__SET EXERCISE__
Copy verbatim the material from its first line to the line that holds "for side in (-1, 1)])", including that line.
───
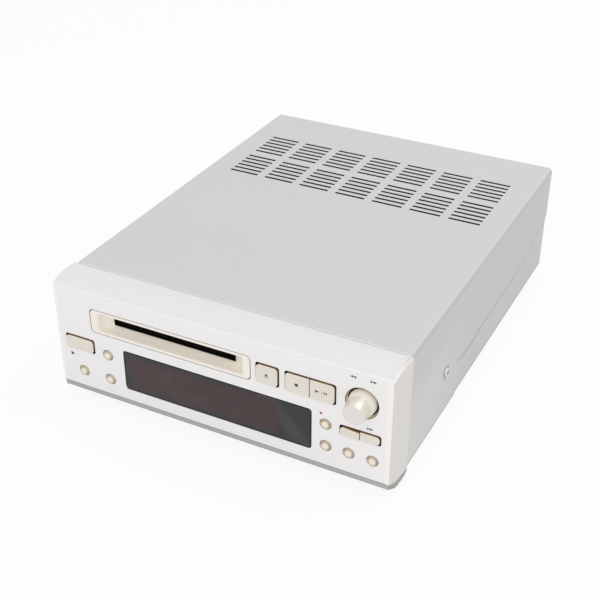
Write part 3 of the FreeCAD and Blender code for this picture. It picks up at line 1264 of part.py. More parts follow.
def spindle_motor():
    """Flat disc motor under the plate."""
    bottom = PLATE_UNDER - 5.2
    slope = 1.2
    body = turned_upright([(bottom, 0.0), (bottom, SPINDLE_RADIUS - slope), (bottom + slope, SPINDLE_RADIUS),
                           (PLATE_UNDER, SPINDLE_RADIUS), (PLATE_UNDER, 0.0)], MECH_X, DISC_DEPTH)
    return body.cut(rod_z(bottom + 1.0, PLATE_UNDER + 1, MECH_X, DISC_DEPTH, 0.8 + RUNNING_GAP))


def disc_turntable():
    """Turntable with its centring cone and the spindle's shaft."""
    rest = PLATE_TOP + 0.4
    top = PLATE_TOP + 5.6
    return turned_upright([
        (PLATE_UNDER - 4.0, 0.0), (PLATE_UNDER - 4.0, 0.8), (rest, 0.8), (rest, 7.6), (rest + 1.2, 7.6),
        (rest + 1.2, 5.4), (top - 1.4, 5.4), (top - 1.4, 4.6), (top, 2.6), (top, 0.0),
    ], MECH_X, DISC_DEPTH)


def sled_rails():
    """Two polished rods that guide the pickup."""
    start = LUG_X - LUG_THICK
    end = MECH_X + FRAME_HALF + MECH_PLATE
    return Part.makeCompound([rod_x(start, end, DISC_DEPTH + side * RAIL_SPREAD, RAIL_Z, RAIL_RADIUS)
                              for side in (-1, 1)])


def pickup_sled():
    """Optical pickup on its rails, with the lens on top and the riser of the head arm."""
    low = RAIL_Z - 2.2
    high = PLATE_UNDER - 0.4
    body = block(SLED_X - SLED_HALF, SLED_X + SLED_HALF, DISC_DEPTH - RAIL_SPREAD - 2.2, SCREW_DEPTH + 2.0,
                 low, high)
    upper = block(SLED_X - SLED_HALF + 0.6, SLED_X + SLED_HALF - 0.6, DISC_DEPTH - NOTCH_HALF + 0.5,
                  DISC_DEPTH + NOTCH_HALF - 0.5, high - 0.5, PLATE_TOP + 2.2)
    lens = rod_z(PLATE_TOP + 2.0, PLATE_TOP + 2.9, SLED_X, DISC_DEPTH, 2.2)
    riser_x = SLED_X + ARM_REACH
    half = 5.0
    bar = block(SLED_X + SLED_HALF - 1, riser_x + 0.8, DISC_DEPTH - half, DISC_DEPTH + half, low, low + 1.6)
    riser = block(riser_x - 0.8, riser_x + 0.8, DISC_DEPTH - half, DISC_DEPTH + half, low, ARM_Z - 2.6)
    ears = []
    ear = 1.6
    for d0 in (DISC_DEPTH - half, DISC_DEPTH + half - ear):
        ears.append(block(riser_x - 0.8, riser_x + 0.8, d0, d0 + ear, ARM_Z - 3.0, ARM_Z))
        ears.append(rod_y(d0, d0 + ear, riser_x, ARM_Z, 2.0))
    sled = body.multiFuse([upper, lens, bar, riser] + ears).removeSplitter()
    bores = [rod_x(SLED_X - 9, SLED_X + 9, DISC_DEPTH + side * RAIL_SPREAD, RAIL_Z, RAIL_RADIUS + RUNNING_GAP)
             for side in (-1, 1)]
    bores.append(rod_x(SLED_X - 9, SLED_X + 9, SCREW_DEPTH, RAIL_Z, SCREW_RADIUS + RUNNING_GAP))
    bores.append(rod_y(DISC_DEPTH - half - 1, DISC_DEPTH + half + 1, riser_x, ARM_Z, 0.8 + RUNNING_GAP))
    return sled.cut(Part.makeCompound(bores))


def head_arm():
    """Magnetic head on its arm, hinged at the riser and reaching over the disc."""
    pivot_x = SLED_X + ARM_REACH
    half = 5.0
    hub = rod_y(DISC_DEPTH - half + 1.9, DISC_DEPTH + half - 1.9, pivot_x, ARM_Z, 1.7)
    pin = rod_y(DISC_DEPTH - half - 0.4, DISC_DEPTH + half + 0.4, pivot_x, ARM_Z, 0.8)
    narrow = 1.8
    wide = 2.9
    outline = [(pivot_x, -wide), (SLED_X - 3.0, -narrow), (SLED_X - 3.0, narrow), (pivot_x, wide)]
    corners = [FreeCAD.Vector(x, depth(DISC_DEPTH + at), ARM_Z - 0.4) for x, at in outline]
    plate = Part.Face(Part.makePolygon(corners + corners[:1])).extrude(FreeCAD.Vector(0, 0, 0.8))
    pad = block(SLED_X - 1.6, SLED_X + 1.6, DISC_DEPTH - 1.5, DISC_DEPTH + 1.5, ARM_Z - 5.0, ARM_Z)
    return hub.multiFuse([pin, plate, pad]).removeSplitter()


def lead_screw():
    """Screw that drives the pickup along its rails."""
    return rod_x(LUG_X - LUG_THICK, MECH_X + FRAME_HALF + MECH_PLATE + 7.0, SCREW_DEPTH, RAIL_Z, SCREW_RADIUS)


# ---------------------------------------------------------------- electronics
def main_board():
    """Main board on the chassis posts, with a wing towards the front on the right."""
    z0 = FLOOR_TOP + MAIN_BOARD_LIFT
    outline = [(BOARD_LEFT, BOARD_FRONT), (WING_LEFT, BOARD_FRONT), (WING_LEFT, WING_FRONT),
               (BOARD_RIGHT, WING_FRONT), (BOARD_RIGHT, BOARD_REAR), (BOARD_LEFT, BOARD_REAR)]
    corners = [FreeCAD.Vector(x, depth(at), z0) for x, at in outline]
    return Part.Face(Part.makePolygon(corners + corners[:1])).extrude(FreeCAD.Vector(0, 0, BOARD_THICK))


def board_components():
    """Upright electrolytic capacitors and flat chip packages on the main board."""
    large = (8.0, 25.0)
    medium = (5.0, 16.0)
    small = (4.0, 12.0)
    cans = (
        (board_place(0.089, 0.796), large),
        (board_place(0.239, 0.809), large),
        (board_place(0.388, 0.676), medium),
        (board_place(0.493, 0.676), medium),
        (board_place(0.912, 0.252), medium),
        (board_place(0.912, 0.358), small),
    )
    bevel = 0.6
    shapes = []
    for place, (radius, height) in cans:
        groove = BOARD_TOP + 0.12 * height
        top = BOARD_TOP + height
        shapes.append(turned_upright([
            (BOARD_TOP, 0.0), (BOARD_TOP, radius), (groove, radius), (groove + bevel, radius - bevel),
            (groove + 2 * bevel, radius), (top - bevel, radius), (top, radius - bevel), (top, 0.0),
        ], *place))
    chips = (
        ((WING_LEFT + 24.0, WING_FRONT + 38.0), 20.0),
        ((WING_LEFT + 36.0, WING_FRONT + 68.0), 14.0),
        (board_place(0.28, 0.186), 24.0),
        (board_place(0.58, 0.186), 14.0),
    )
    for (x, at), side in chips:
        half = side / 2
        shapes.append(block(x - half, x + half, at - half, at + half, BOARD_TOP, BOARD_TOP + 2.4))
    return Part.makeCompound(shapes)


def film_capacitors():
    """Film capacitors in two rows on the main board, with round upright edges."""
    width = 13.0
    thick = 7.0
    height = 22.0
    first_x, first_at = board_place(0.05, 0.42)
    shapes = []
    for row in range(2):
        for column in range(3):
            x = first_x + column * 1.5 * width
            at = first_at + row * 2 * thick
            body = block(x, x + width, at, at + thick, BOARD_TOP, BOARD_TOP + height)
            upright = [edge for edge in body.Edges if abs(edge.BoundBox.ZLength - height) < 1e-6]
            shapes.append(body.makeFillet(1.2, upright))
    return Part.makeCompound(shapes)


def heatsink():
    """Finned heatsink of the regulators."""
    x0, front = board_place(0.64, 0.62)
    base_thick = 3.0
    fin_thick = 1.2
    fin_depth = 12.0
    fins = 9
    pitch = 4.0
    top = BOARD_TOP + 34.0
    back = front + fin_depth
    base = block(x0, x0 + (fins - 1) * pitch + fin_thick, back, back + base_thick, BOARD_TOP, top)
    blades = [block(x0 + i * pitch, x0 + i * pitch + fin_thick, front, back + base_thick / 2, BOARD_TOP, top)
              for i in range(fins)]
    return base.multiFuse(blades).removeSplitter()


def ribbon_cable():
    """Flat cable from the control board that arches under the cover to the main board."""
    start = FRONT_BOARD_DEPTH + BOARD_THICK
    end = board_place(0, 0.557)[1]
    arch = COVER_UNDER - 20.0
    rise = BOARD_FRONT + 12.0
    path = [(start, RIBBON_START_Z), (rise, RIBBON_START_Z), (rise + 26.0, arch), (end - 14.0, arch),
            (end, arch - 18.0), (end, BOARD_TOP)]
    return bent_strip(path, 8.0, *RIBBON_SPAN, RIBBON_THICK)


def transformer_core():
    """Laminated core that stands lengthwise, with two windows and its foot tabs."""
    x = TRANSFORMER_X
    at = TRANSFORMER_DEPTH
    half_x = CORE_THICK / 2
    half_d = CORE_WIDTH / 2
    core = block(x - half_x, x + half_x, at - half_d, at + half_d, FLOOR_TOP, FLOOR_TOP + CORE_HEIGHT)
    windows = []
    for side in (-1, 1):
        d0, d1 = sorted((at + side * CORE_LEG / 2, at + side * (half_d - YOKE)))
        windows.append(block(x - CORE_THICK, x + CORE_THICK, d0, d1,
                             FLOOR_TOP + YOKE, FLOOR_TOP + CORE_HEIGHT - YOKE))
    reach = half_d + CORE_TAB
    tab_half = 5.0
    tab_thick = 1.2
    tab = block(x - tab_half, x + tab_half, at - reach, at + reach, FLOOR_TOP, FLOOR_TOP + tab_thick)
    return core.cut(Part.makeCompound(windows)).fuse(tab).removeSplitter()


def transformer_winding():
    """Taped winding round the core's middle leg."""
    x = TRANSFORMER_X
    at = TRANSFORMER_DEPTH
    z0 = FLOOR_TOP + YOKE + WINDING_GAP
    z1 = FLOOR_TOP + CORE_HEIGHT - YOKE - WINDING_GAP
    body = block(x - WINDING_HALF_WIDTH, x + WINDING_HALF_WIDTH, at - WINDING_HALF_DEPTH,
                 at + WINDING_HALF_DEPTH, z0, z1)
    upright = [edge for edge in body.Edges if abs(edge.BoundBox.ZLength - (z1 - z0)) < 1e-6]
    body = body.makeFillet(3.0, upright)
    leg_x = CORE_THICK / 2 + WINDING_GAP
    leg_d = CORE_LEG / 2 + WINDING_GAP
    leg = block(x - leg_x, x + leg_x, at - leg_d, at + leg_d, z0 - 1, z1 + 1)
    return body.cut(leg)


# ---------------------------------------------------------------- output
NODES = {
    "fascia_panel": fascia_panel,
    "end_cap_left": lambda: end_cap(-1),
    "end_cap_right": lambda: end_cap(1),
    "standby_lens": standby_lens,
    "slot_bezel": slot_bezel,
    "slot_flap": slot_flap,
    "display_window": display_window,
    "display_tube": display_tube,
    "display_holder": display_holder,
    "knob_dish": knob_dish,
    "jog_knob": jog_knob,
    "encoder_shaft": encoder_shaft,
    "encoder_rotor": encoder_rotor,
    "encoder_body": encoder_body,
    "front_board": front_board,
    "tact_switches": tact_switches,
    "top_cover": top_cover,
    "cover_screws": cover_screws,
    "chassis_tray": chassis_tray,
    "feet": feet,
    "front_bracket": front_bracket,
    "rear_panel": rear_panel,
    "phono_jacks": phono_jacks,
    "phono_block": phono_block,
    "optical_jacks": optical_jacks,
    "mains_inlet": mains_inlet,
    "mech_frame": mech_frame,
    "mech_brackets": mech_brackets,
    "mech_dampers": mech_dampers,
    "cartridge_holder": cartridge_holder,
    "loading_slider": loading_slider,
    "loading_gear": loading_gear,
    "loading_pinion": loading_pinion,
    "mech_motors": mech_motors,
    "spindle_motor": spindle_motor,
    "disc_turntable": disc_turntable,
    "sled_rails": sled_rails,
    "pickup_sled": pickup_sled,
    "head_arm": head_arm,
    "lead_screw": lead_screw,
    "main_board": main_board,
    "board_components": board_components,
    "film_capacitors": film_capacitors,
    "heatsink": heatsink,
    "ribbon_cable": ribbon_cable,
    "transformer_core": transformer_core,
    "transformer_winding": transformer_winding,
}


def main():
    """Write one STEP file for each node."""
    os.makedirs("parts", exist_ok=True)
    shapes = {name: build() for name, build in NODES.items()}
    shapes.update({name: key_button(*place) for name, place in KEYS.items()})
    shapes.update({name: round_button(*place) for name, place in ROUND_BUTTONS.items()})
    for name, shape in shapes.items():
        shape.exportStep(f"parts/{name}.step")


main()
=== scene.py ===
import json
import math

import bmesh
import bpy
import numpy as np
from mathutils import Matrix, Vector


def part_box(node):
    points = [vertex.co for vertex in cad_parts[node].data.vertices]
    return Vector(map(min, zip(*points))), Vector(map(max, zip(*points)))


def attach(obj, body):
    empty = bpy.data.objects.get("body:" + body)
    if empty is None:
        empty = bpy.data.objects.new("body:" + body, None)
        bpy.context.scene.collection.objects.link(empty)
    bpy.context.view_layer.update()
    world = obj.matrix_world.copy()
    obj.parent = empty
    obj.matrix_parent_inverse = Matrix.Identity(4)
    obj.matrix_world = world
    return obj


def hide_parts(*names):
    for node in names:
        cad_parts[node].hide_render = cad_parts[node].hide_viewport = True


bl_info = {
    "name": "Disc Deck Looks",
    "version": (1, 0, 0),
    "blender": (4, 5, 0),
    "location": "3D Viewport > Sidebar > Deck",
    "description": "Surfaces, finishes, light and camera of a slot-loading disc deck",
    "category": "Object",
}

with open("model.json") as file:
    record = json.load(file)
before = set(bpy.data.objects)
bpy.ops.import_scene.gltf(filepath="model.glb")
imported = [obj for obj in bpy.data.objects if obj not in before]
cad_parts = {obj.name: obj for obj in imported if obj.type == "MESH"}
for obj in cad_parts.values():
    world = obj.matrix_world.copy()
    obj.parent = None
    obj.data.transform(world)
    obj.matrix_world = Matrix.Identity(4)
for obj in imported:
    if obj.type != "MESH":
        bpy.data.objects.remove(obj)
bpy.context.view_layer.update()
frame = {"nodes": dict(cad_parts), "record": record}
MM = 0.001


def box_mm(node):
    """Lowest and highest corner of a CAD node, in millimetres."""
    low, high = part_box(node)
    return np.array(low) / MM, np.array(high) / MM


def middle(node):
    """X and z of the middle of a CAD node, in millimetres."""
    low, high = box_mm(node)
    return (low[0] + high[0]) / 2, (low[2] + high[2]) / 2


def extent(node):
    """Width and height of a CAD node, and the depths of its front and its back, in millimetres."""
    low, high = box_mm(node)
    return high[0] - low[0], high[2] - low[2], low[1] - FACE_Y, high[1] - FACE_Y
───
__WORKED ANSWER__
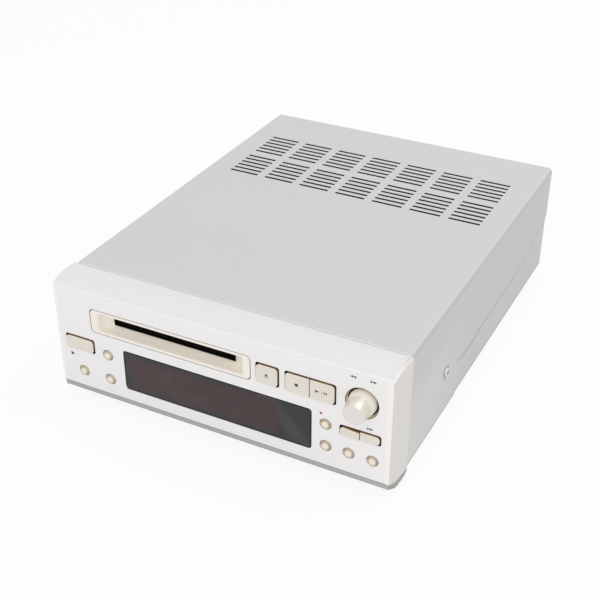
Write part 3 of the FreeCAD and Blender code for this picture. It picks up at line 1264 of part.py. More parts follow.
def spindle_motor():
    """Flat disc motor under the plate."""
    bottom = PLATE_UNDER - 5.2
    slope = 1.2
    body = turned_upright([(bottom, 0.0), (bottom, SPINDLE_RADIUS - slope), (bottom + slope, SPINDLE_RADIUS),
                           (PLATE_UNDER, SPINDLE_RADIUS), (PLATE_UNDER, 0.0)], MECH_X, DISC_DEPTH)
    return body.cut(rod_z(bottom + 1.0, PLATE_UNDER + 1, MECH_X, DISC_DEPTH, 0.8 + RUNNING_GAP))


def disc_turntable():
    """Turntable with its centring cone and the spindle's shaft."""
    rest = PLATE_TOP + 0.4
    top = PLATE_TOP + 5.6
    return turned_upright([
        (PLATE_UNDER - 4.0, 0.0), (PLATE_UNDER - 4.0, 0.8), (rest, 0.8), (rest, 7.6), (rest + 1.2, 7.6),
        (rest + 1.2, 5.4), (top - 1.4, 5.4), (top - 1.4, 4.6), (top, 2.6), (top, 0.0),
    ], MECH_X, DISC_DEPTH)


def sled_rails():
    """Two polished rods that guide the pickup."""
    start = LUG_X - LUG_THICK
    end = MECH_X + FRAME_HALF + MECH_PLATE
    return Part.makeCompound([rod_x(start, end, DISC_DEPTH + side * RAIL_SPREAD, RAIL_Z, RAIL_RADIUS)
                              for side in (-1, 1)])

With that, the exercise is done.